The back of the head.
Shoulder blades.
Back.
Sacrum.
Thighs.
Heels.
Then the sacrum:
Notice the sacrum.
You do not have to relax it.
It is enough that it touches the surface beneath it.
Then breath:
You do not have to lengthen the exhale.
Just notice whether it ever goes a little further by itself.
And then direction:
The body does not have to let go of anything.
It can be borne for a while.
When getting up, it is important not to return the person immediately into the head:
When you get up, do not get up straight from the head.
First let the body find the side, the ground, the hand, the knees, the feet.
In this way, the process integrates into orientation, not into experience.
In a group, the sentence “let it go” is even more risky, because the group amplifies pressure to show something.
Some people really begin to feel something.
Some begin to produce something.
Some move into performance.
Some disconnect or freeze because they do not know what is correct.
In a group, language therefore has to be even more precise.
Instead of:
Let it go.
one can say:
Do not search for what you are supposed to let go.
Just notice that the body is here.
Feet.
Ground.
Weight.
Breath without correction.
The pelvis does not have to do anything.
The chest does not have to open anything.
What can release will release by itself, if the body has the conditions for it.
Here, the practitioner does not give the group a task.
They set the field.
The question “where do you hold it?” can sometimes be useful.

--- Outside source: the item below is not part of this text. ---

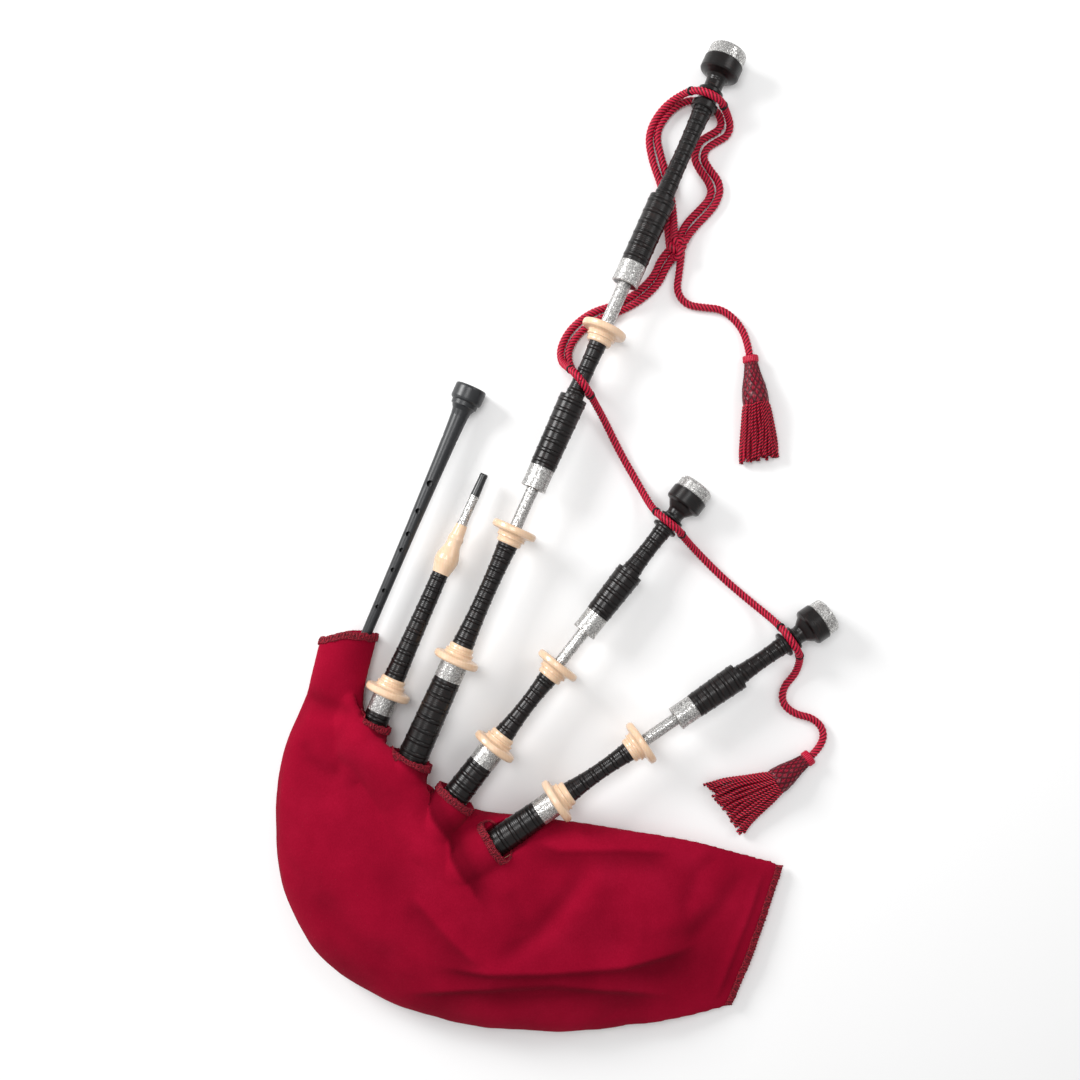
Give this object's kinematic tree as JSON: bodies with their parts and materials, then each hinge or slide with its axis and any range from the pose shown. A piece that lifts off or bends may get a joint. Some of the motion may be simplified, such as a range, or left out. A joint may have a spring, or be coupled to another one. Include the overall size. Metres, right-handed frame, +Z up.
{
  "type": "bagpipes",
  "caption": "Great Highland bagpipes laid flat: covered bag, combed drones with cream mounts and engraved metal slides, blowpipe, chanter, crimson cord and tassels.",
  "frame": {"origin": "centre of the bounding box in X and Y, on the surface that the set lies on", "axes": "+Z up from the surface, +Y from the bag towards the bass drone's bell, +X from the blowpipe side towards the tenor drones' bells"},
  "size_m": [0.6778, 1.1932, 0.0811],
  "materials": {
    "crimson_velvet": "short-pile velvet",
    "crimson_braid": "braided gimp",
    "crimson_cord": "twisted silk",
    "hide": "undyed, suede side out",
    "blackwood": "oiled and polished",
    "silver": "polished and engraved",
    "imitation_ivory": "polished, faintly grained",
    "black_plastic": "polished",
    "chanter_plastic": "satin",
    "valve_rubber": "moulded",
    "hemp": "waxed hemp winding",
    "waxed_thread": "waxed thread",
    "black_thread": "whipping thread",
    "cane": "bare cane"
  },
  "bodies": {
    "bag_and_stocks": {"bag_cover": "crimson_velvet", "bag": "hide", "cover_trims": "crimson_braid", "stock_ferrules": "silver", "stock_ties": "waxed_thread", "bass_stock": "blackwood", "inner_tenor_stock": "blackwood", "outer_tenor_stock": "blackwood", "blowpipe_stock": "blackwood", "chanter_stock": "blackwood", "bass_bottom_joint": "blackwood", "bass_bottom_mounts": "imitation_ivory", "bass_lower_tuning_slide": "silver", "inner_tenor_bottom_joint": "blackwood", "inner_tenor_bottom_mounts": "imitation_ivory", "inner_tenor_tuning_slide": "silver", "outer_tenor_bottom_joint": "blackwood", "outer_tenor_bottom_mounts": "imitation_ivory", "outer_tenor_tuning_slide": "silver", "drone_reeds": "cane", "reed_bridles": "waxed_thread", "root_hemp": "hemp", "cord_knot": "crimson_cord", "cord_long_run": "crimson_cord", "cord_loop_back": "crimson_cord", "cord_loop_front": "crimson_cord", "cord_return_run": "crimson_cord", "cord_ties": "black_thread", "cord_upper_run": "crimson_cord", "lower_tassel": "crimson_cord", "upper_tassel": "crimson_cord"},
    "bass_middle": {"bass_middle_joint": "blackwood", "bass_middle_ferrule": "silver", "bass_middle_mount": "imitation_ivory", "bass_upper_tuning_slide": "silver", "bass_upper_hemp": "hemp"},
    "bass_top": {"bass_top_joint": "blackwood", "bass_top_ferrule": "silver", "bass_bell_cap": "silver"},
    "inner_tenor_top": {"inner_tenor_top_joint": "blackwood", "inner_tenor_top_ferrule": "silver", "inner_tenor_bell_cap": "silver"},
    "outer_tenor_top": {"outer_tenor_top_joint": "blackwood", "outer_tenor_top_ferrule": "silver", "outer_tenor_bell_cap": "silver"},
    "blowpipe": {"blowpipe": "blackwood", "blowpipe_hemp": "hemp", "blowpipe_mount": "imitation_ivory", "mouthpiece_bulb": "imitation_ivory", "mouthpiece_sleeve": "silver", "mouthpiece_tip": "black_plastic"},
    "valve": {"valve_flap": "valve_rubber"},
    "chanter": {"chanter": "chanter_plastic", "chanter_hemp": "hemp", "chanter_reed": "cane"}
  },
  "joints": [
    {"name": "bass_lower_tuning", "type": "slide", "parent": "bag_and_stocks", "child": "bass_middle", "axis": [0.4084, 0.9125, -0.0223], "range_m": [-0.048, 0.02], "deforming": ["cord_long_run", "cord_return_run", "cord_ties"]},
    {"name": "bass_upper_tuning", "type": "slide", "parent": "bass_middle", "child": "bass_top", "axis": [0.4084, 0.9125, -0.0223], "range_m": [-0.05, 0.02], "deforming": ["cord_loop_front", "cord_loop_back"]},
    {"name": "inner_tenor_tuning", "type": "slide", "parent": "bag_and_stocks", "child": "inner_tenor_top", "axis": [0.6169, 0.7855, -0.05], "range_m": [-0.045, 0.018]},
    {"name": "outer_tenor_tuning", "type": "slide", "parent": "bag_and_stocks", "child": "outer_tenor_top", "axis": [0.8289, 0.5562, -0.0599], "range_m": [-0.045, 0.018]},
    {"name": "blowpipe_twist", "type": "hinge", "parent": "bag_and_stocks", "child": "blowpipe", "pos_m": [-0.2067, -0.1926, 0.034], "axis": [0.4011, 0.9148, -0.048], "continuous": true},
    {"name": "valve_hinge", "type": "hinge", "parent": "blowpipe", "child": "valve", "pos_m": [-0.22032, -0.22366, 0.04274], "axis": [-0.9158, 0.4016, 0], "range_deg": [0, 60]},
    {"name": "chanter_tenon_slide", "type": "slide", "parent": "bag_and_stocks", "child": "chanter", "axis": [0.3923, 0.9198, -0.0052], "range_m": [0, 0.014]}
  ]
}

If it comes too early, the person begins to look for an object in the body. The searching itself can increase tension.
It is more precise first to read the whole organisation.
Breath.
Weight.
Eyes.
Pelvis.
Chest.
Neck.
The overall capacity to remain in contact.
The instruction “breathe it out” is also very common.
Sometimes it helps.
Often it creates controlled breathing.
The person begins to produce an exhale that is supposed to carry something away. Breath then becomes an instrument of will, instead of the expression of a new organisation of the body.
More precise:
Let the exhale find its own length.
Or even more simply:
Do not correct the breath.
As soon as the practitioner too quickly says:
that is the mother
that is trauma
that is defence
that is distrust
it may be partly true.
But the organism often receives a new meaning before it has enough support.

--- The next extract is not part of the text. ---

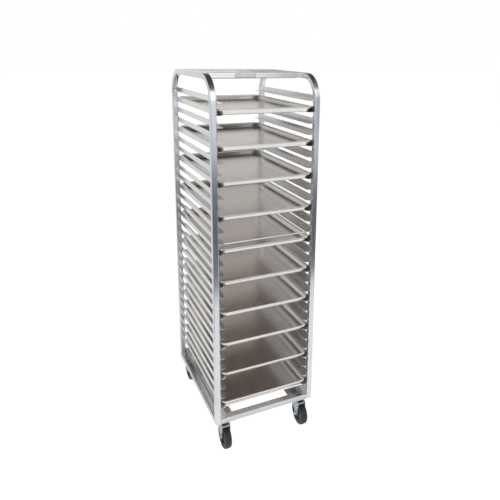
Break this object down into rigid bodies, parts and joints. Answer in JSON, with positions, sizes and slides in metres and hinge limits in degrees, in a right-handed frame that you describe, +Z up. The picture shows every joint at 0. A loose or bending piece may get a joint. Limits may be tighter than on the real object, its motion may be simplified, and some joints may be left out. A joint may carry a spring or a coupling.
{
  "type": "sheet pan rack",
  "caption": "Tall mobile bakery rack of bent square tube with angle runners on both sides, a curved top, swivel casters and sliding sheet pans.",
  "frame": {"origin": "on the floor under the middle of the rack", "axes": "+Z up, the front of the rack faces -Y, +X to the right seen from the front"},
  "size_m": [0.508, 0.721, 1.773],
  "materials": {
    "tube": "satin drawn tube",
    "runner": "satin extruded angle",
    "base": "satin extruded angle with fine die lines",
    "pan": "rolled sheet, lightly used",
    "label": "blank label plate",
    "zinc": "blue zinc plated steel",
    "steel": "bright zinc plated fastener",
    "wheel_core": "moulded nylon",
    "tyre": "solid rubber, slightly dusty"
  },
  "bodies": {
    "rack": {"left_side_frame": "tube", "right_side_frame": "tube", "front_top_crossbar": "tube", "rear_top_crossbar": "tube", "label_plate": "label", "front_tie_rods": "tube", "left_runners": "runner", "right_runners": "runner", "front_base_angle": "base", "rear_base_angle": "base", "left_base_angle": "base", "right_base_angle": "base", "caster_bolts": "steel", "caster_nuts": "steel", "front_left_top_plate": "zinc", "front_left_swivel_balls": "steel", "front_left_kingpin": "steel", "front_right_top_plate": "zinc", "front_right_swivel_balls": "steel", "front_right_kingpin": "steel", "rear_left_top_plate": "zinc", "rear_left_swivel_balls": "steel", "rear_left_kingpin": "steel", "rear_right_top_plate": "zinc", "rear_right_swivel_balls": "steel", "rear_right_kingpin": "steel"},
    "front_left_swivel": {"front_left_fork": "zinc", "front_left_axle_bolt": "steel", "front_left_axle_nut": "steel", "front_left_axle_sleeve": "steel"},
    "front_left_wheel": {"front_left_wheel_core": "wheel_core", "front_left_tyre": "tyre"},
    "front_right_swivel": {"front_right_fork": "zinc", "front_right_axle_bolt": "steel", "front_right_axle_nut": "steel", "front_right_axle_sleeve": "steel"},
    "front_right_wheel": {"front_right_wheel_core": "wheel_core", "front_right_tyre": "tyre"},
    "rear_left_swivel": {"rear_left_fork": "zinc", "rear_left_axle_bolt": "steel", "rear_left_axle_nut": "steel", "rear_left_axle_sleeve": "steel"},
    "rear_left_wheel": {"rear_left_wheel_core": "wheel_core", "rear_left_tyre": "tyre"},
    "rear_right_swivel": {"rear_right_fork": "zinc", "rear_right_axle_bolt": "steel", "rear_right_axle_nut": "steel", "rear_right_axle_sleeve": "steel"},
    "rear_right_wheel": {"rear_right_wheel_core": "wheel_core", "rear_right_tyre": "tyre"},
    "pan_01": {"sheet_pan_01": "pan"},
    "pan_02": {"sheet_pan_02": "pan"},
    "pan_03": {"sheet_pan_03": "pan"},
    "pan_04": {"sheet_pan_04": "pan"},
    "pan_05": {"sheet_pan_05": "pan"},
    "pan_06": {"sheet_pan_06": "pan"},
    "pan_07": {"sheet_pan_07": "pan"},
    "pan_08": {"sheet_pan_08": "pan"},
    "pan_09": {"sheet_pan_09": "pan"},
    "pan_10": {"sheet_pan_10": "pan"}
  },
  "joints": [
    {"name": "front_left_swivel_turn", "type": "hinge", "parent": "rack", "child": "front_left_swivel", "pos_m": [-0.202, -0.264, 0.1346], "axis": [0, 0, 1], "continuous": true},
    {"name": "front_left_wheel_roll", "type": "hinge", "parent": "front_left_swivel", "child": "front_left_wheel", "pos_m": [-0.202, -0.3, 0.0605], "axis": [1, 0, 0], "continuous": true},
    {"name": "front_right_swivel_turn", "type": "hinge", "parent": "rack", "child": "front_right_swivel", "pos_m": [0.202, -0.264, 0.1346], "axis": [0, 0, 1], "continuous": true},
    {"name": "front_right_wheel_roll", "type": "hinge", "parent": "front_right_swivel", "child": "front_right_wheel", "pos_m": [0.202, -0.3, 0.0605], "axis": [1, 0, 0], "continuous": true},
    {"name": "rear_left_swivel_turn", "type": "hinge", "parent": "rack", "child": "rear_left_swivel", "pos_m": [-0.202, 0.264, 0.1346], "axis": [0, 0, 1], "continuous": true},
    {"name": "rear_left_wheel_roll", "type": "hinge", "parent": "rear_left_swivel", "child": "rear_left_wheel", "pos_m": [-0.202, 0.3, 0.0605], "axis": [1, 0, 0], "continuous": true},
    {"name": "rear_right_swivel_turn", "type": "hinge", "parent": "rack", "child": "rear_right_swivel", "pos_m": [0.202, 0.264, 0.1346], "axis": [0, 0, 1], "continuous": true},
    {"name": "rear_right_wheel_roll", "type": "hinge", "parent": "rear_right_swivel", "child": "rear_right_wheel", "pos_m": [0.202, 0.3, 0.0605], "axis": [1, 0, 0], "continuous": true},
    {"name": "pan_01_slide", "type": "slide", "parent": "rack", "child": "pan_01", "axis": [0, -1, 0], "range_m": [0, 0.68]},
    {"name": "pan_02_slide", "type": "slide", "parent": "rack", "child": "pan_02", "axis": [0, -1, 0], "range_m": [0, 0.68]},
    {"name": "pan_03_slide", "type": "slide", "parent": "rack", "child": "pan_03", "axis": [0, -1, 0], "range_m": [0, 0.68]},
    {"name": "pan_04_slide", "type": "slide", "parent": "rack", "child": "pan_04", "axis": [0, -1, 0], "range_m": [0, 0.68]},
    {"name": "pan_05_slide", "type": "slide", "parent": "rack", "child": "pan_05", "axis": [0, -1, 0], "range_m": [0, 0.68]},
    {"name": "pan_06_slide", "type": "slide", "parent": "rack", "child": "pan_06", "axis": [0, -1, 0], "range_m": [0, 0.68]},
    {"name": "pan_07_slide", "type": "slide", "parent": "rack", "child": "pan_07", "axis": [0, -1, 0], "range_m": [0, 0.68]},
    {"name": "pan_08_slide", "type": "slide", "parent": "rack", "child": "pan_08", "axis": [0, -1, 0], "range_m": [0, 0.68]},
    {"name": "pan_09_slide", "type": "slide", "parent": "rack", "child": "pan_09", "axis": [0, -1, 0], "range_m": [0, 0.68]},
    {"name": "pan_10_slide", "type": "slide", "parent": "rack", "child": "pan_10", "axis": [0, -1, 0], "range_m": [0, 0.68]}
  ]
}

Then the person does not begin to regulate.
They begin to understand.
And understanding may become another form of holding.

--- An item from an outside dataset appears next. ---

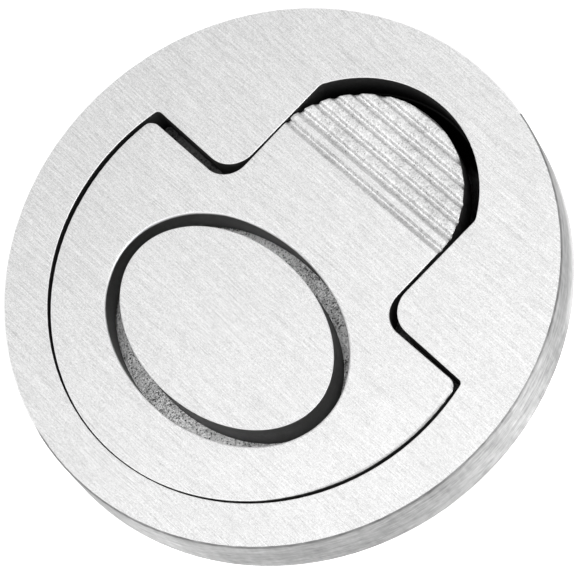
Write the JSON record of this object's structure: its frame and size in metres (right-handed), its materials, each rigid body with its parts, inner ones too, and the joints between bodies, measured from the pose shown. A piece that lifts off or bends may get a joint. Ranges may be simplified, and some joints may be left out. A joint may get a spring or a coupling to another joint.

Actual letting go is not performance.
It is not a decision.
It is not a gesture.
It is not a dramatic exhale.
It is not an emotional breakthrough.
It is not the ability to say “I am letting it go now.”
Actual release looks less impressive.
The body settles a little more.
The eyes stop looking for the answer.
The breath stops correcting itself.
The neck does not have to hold the head alone.
The pelvis turns from an object of work into a space of support.
The chest no longer has to carry the whole story.
For a moment, the person does not know anything, but does not fall apart.
This is how the beginning of actual release usually appears from the outside.
Not a great declaration.
Not a spiritual conclusion.
Not a therapeutic success.
Only a change in how the organism bears reality.
Some situations begin to change only when the organism finally no longer has to hold them as a problem.
“Let it go” is often too absolute a sentence.
It aims straight at the result, but misses the conditions in which the result could arise.
The body does not let go because it has received the correct instruction.
It does not let go because it has understood the interpretation.
It does not let go because it is trying to be more conscious, more spiritual, or more therapeutically cooperative.
It lets go when it no longer has to hold.
And this usually does not happen through another instruction.
It happens through support, time, safety, orientation, breath without control, pelvis without performance, contact without pressure, and language that does not demand an immediate response.
For this reason, in the SMANS approach we do not lead a person to let something go.
We lead the organism into conditions in which it no longer has to hold in the same way.
A more precise formulation then is not:
let it go
but:
You do not have to let it go.
It is enough for the body to receive conditions in which it will no longer have to hold it.